Q: When parents think of buying toys, they think about what kids have asked for, what looks fun to the parent and, hopefully, what will both entertain and be of some life-skills use to the child. What should they be thinking about?
A: Safety is probably the most important aspect of selecting toys for children of all ages. Parents should learn to look at the label and whether the toy is appropriate for the age of the child and his skill level. Of course, it's always important that the child is interested in it and enjoys playing with it. When parents look at that label, they should also see if the toy requires adult supervision. For example, children less than age 8 should not be given electrical toys; they should be battery-operated. For the younger child, probably the most important thing is to realize that small parts can be hazardous to a child, especially under the age of 3. Parents should look at the toy, look for small removable pieces, anything that can be put in the mouth. Anything that can be easily broken off can be easily aspirated. I tell parents to get the choke tube testers (that are 1 1/4 inches in diameter and 2 1/4 inches long). Anything that cannot fit through the tube probably wouldn't be an issue for children under 3.
Q: How big a problem do toys pose to children?
A: In 2003, there were 11 toy-related deaths. Most of them were in young children, and the death was due to choking or aspirating small pieces, small balls, beads, balloons. It is also significant that 155,000 kids were treated for injuries due to toys.
Q: Are there certain toys or types of toys parents should automatically mark off their list?
A: I think it would be a good idea for people, before they purchase a toy, to check the recall list. The Consumer Product Safety Commission has a recall list (www.cpsc.gov/cpscpub/prerel/category/toy.html). Safe Kids also has a list where you can check on recalled items (www.firehouse.com/safekids/news/121300-recall.html). But young children less than 8 years old really should not have any balloons. If there are balloons, you should use Mylar balloons instead of latex. Any toys that have strings or straps longer than 7 inches can be a strangulation risk. The electrical toys can pose a hazard of burning; small batteries can also pose a choking problem. Parents should see that the toys are age appropriate, that there are no parts that can cause choking and should continue to check them as the kids play. Toy cap guns can be ignited easily; toys that have sharp edges and points are dangerous, and also, believe it or not, toys that can make loud or shrill noises can pose a hazard to hearing.
Q: How does a parent check out the safety of a toy when the item is packaged in tamper-resistant wrappings or packages you can't open?
A: By reading the label to see if it's age appropriate. If a person decides to purchase it, I would still have to inspect the toy once it's outside the package ... and be observant about how the child uses the toy. They don't always use them the way they are intended. If a toy comes apart easily, what are the parts like inside? As for the packaging, it needs to be discarded once the child opens the toy. There are plastic bags and parts of the packaging that can be hazardous.
Q: Most reasonable people understand the dangers of things like "yard darts," which have been outlawed, but what about things like yo-yos or rubber balls with stretchy strings on them?
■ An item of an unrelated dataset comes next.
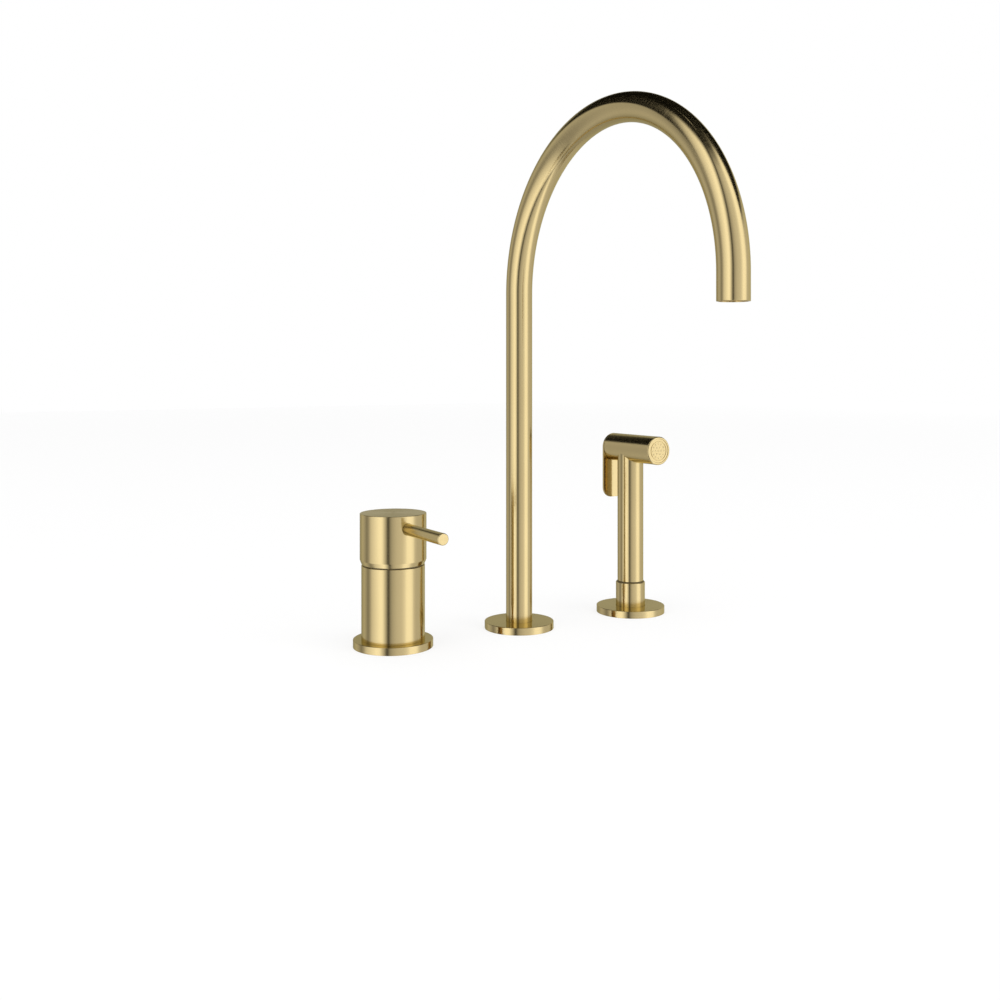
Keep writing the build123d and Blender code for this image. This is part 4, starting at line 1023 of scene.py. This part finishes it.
handle = lathe(
    "spray_handle_tube",
    [
        (HANDLE_BORE, HANDLE_END, EDGE),
        (HANDLE_RADIUS, HANDLE_END, 0.2),
        (HANDLE_RADIUS, HEAD_HEIGHT, 0),
        (HANDLE_BORE, HEAD_HEIGHT, 0),
    ],
    (SPRAY_X, 0, 0),
)
saddle = drill("saddle", HEAD_RADIUS, -SADDLE_HALF, SADDLE_HALF, HEAD_MIDDLE, BACKWARDS, 160)
fit(carve(handle, saddle), "handset", "brushed_brass", "spray_handle")

head = lathe(
    "spray_head_barrel",
    [
        (HEAD_BORE, HEAD_FRONT, EDGE),
        (HEAD_RADIUS - HEAD_BEVEL, HEAD_FRONT, 0.2),
        (HEAD_RADIUS, HEAD_FRONT + HEAD_BEVEL, 0.3),
        (HEAD_RADIUS, HEAD_BACK, EDGE),
        (HEAD_BORE, HEAD_BACK, EDGE),
    ],
    HEAD_MIDDLE,
    BACKWARDS,
)
relief = HEAD_RADIUS * sin(radians(SWING))
wedge = slab(
    "swing_relief",
    [
        (HEAD_BACK, PIN_Z),
        (HEAD_BACK + relief, PIN_Z),
        (HEAD_BACK + relief, PIN_Z - HEAD_RADIUS),
        (HEAD_BACK - relief, PIN_Z - HEAD_RADIUS),
    ],
    [(0, -WEDGE_HALF, 0), (0, WEDGE_HALF, 0)],
    (SPRAY_X, 0, 0),
    *FROM_SIDE,
)
pin_drill = drill("pin_drill", PIN_RADIUS, -PIN_HALF, HEAD_RADIUS + OVERCUT, PIN_MIDDLE, ACROSS)
water_drill = drill(
    "water_drill", WATERWAY_HOLE, -HEAD_RADIUS - OVERCUT, 0, HEAD_MIDDLE, segments=96
)
for tool in (wedge, pin_drill, water_drill):
    carve(head, tool)
fit(head, "handset", "brushed_brass", "spray_head")

disc = lathe(
    "spray_face_disc",
    [
        (0, FACE_FRONT, 0),
        (GROOVE_RADIUS - GROOVE_WIDTH / 2, FACE_FRONT, 0.08),
        (GROOVE_RADIUS - GROOVE_WIDTH / 2, FACE_FRONT + GROOVE_DEPTH, 0.08),
        (GROOVE_RADIUS + GROOVE_WIDTH / 2, FACE_FRONT + GROOVE_DEPTH, 0.08),
        (GROOVE_RADIUS + GROOVE_WIDTH / 2, FACE_FRONT, 0.08),
        (FACE_RADIUS, FACE_FRONT, EDGE),
        (FACE_RADIUS, FACE_CUP_END, EDGE),
        (CUP_BORE, FACE_CUP_END, EDGE),
        (CUP_BORE, FACE_FRONT + FACE_WALL, EDGE),
        (0, FACE_FRONT + FACE_WALL, 0),
    ],
    HEAD_MIDDLE,
    BACKWARDS,
    closed=False,
)
mat = lathe(
    "spray_nozzle_mat",
    [
        (0, FACE_FRONT + FACE_WALL, 0),
        (CUP_BORE - FIT, FACE_FRONT + FACE_WALL, 0.2),
        (CUP_BORE - FIT, FACE_FRONT + FACE_WALL + MAT_HEIGHT, 0.2),
        (0, FACE_FRONT + FACE_WALL + MAT_HEIGHT, 0),
    ],
    HEAD_MIDDLE,
    BACKWARDS,
    closed=False,
)
face_middle = (SPRAY_X, FACE_FRONT, HEAD_HEIGHT)
for ring, count in ((0, 1), (1, 6), (2, 12)):
    hole = drill("nozzle_drill", NOZZLE_RADIUS + FIT, OVERCUT, NOZZLE_ROOT, segments=24)
    carve(disc, ringed(hole, count, ring * NOZZLE_PITCH, face_middle, "brushed_brass", tilt=90))
    nozzle = lathe(
        "nozzle",
        [
            (0, NOZZLE_ROOT, 0),
            (NOZZLE_RADIUS, NOZZLE_ROOT, 0),
            (NOZZLE_RADIUS, NOZZLE_HEIGHT, 0.2),
            (NOZZLE_BORE, NOZZLE_HEIGHT, 0.08),
            (0, NOZZLE_HEIGHT - NOZZLE_CONE, 0),
        ],
        closed=False,
        segments=24,
    )
    carve(mat, ringed(nozzle, count, ring * NOZZLE_PITCH, face_middle, "grey_silicone", tilt=90), "UNION")
fit(disc, "handset", "brushed_brass", "spray_face")
fit(mat, "handset", "grey_silicone", "spray_nozzles")


# ------------------------------------------------------------------ side spray: trigger lever
def keyhole_outline():
    """Outline of the thumb plate: round top of the head's radius, straight sides, rounded foot."""
    corner_top = PLATE_FOOT + PLATE_CORNER
    side = HEAD_RADIUS - PLATE_CORNER
    straight = [HEAD_HEIGHT + (corner_top - HEAD_HEIGHT) * k / 9 for k in range(1, 9)]
    outline = []
    for k in range(97):
        turn = pi * k / 96
        outline.append((-HEAD_RADIUS * cos(turn), HEAD_HEIGHT + HEAD_RADIUS * sin(turn)))
    outline += [(HEAD_RADIUS, height) for height in straight]
    for middle, start in ((side, 0), (-side, pi / 2)):
        for k in range(25):
            turn = start + pi / 2 * k / 24
            outline.append((middle + PLATE_CORNER * cos(turn), corner_top - PLATE_CORNER * sin(turn)))
    outline += [(-HEAD_RADIUS, height) for height in reversed(straight)]
    return outline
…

A: The strings should not be longer than 7 inches, but that includes straps, anything that can be stretched longer than 7 inches. The proper use of the toys is very important. Constant supervision is needed with all toys.
Q: Can parents depend on the caution labels on toys to be accurate?
A: There are some mandatory safety regulations that the government does impose and they are age specific. For instance, all balls and toys and games with balls smaller than 1 1/4 inches in diameter ... need to be labeled as a choking hazard. They do list what is required specifically for ages. I think parents need to use their judgment; they can use (the labels) as a good baseline, but nothing is fool proof. You need to know your child and continue to assess the toy for sharp edges, anything broken, etc.
Q: What dangers are posed by buying age-appropriate toys for adolescents that may not be safe for younger children that are in the house?
A: For the older child, for example, a science kit might be appropriate for a 12-year-old but not a 5-year-old. You have to be certain it is stored properly from the younger child. Just in general terms, the older child's things need to be separately stored. With things that have so many small pieces (such as Legos), you have to be always vigilant and watch what's in the couch, in the chair, on the floor, and what [the young kids] can get into to. One thing you should know about, too, is storage. Toy boxes can be dangerous [and shouldn't be the type with a heavy lid on top]. If it does have a lid, it should have safety latches so that kids won't climb in and be locked inside ... and holes for ventilation.
Q: What is your best advice for parents trying to give their children the toys they want for the holidays but also trying to make sure they pose no hazards to anyone in the family?
A: I would look at the labels on the toys and see if they are age appropriate and if the child is has the skills to use the toy appropriately. Really read the labels, but don't totally depend on that. Use your own parenting skills and constant supervision for toy use and maintenance.